On 8 June, the Council adopted its position on the directive setting out new rules for business-to-consumer contracts for the supply of digital content and digital services.

The objective of the new rules is to provide a high level of protection and legal certainty to European consumers, in particular when buying cross-border as well as to make it easier for businesses, especially SMEs, to sell EU-wide.
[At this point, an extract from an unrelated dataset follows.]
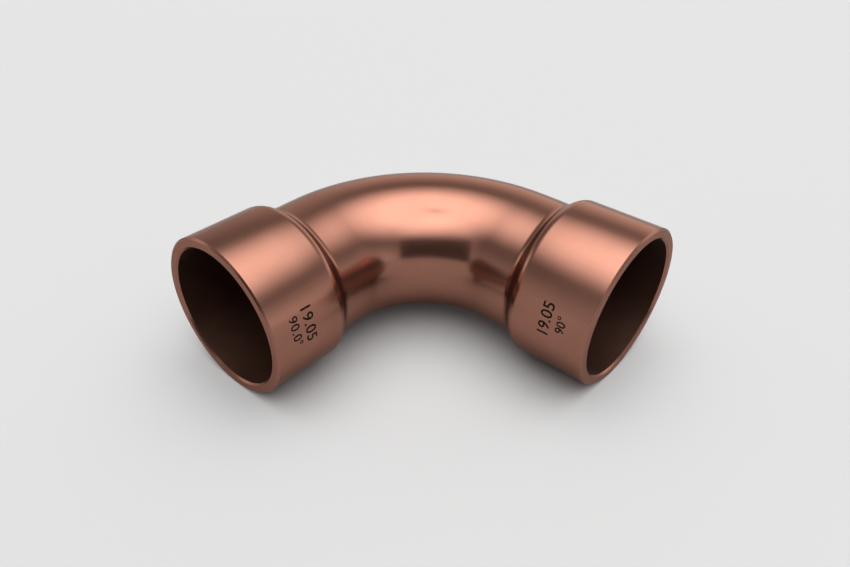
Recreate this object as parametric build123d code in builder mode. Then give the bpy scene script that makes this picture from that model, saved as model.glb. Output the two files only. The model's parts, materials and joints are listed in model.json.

“Be it online music and films, Apps, services such as Facebook or YouTube, these new rules will give more certainty to consumers and suppliers when purchasing and selling cross-border. It is an ambitious yet a delicate and balanced compromise that is about guaranteeing rights for European consumers while allowing for the possibility to create new business opportunities for EU companies through the promotion of innovation and competition.”

Maltese presidency

Main elements of the Council’s position

The major elements of the compromise reached by the Council’s relate to:

  • the scope of the directive, in particular embedded digital content, ‘over the top’ interpersonal communication services (OTTs), bundle contracts and the processing of personal data. On the latter aspect, the text foresees that consumers should be entitled to contractual remedies not only under contracts where they pay a price for the digital content or service but also in cases where they only provide personal data that will be processed by suppliers. However, where the personal data are exclusively processed by the supplier for the supply of the digital content or service, or for the supplier to comply with legal requirements to which the supplier is subject, the directive shall not apply.
  • the remedies for lack of supply and non-conformity. With a view to preserving both the interests of consumers and suppliers, the text foresees that suppliers should be allowed a “second chance” in case of lack of supply before the contract can be terminated. On non-conformity, the text provides more flexibility for the implementation at national level by setting out the conditions for the use of the different remedies rather than establishing a strict hierarchy between the different remedies.
  • the time limits for the supplier’s liability. To take into account the differences at national level, the compromise text does not fully harmonise prescription or guarantee periods, but sets that the liability of the supplier for cases of lack of conformity may not be shorter than two years.
  • the period of the reversal of the burden of the proof. This period during which the burden of the proof for lack conformity rests on the supplier is set at one year.

Background

The directive concerns business-to-consumer (B2C) contracts for the supply of digital content and covers: data produced and supplied in digital form (e.g. music, online video, etc.), services allowing for the creation, processing or storage of data in digital form (e.g. cloud storage), services allowing for the sharing of data (e.g. Facebook, YouTube, etc.) and any durable medium used exclusively as a carrier of digital content (e.g. DVDs).

The proposed directive on certain aspects concerning contracts for the supply of digital content was presented by the Commission on 9 December 2015 together with a proposal for a directive on certain aspects concerning contracts for the online and other distances sales of goods.

Next steps

Negotiations with the Parliament will start once the latter has adopted its position, most likely during autumn.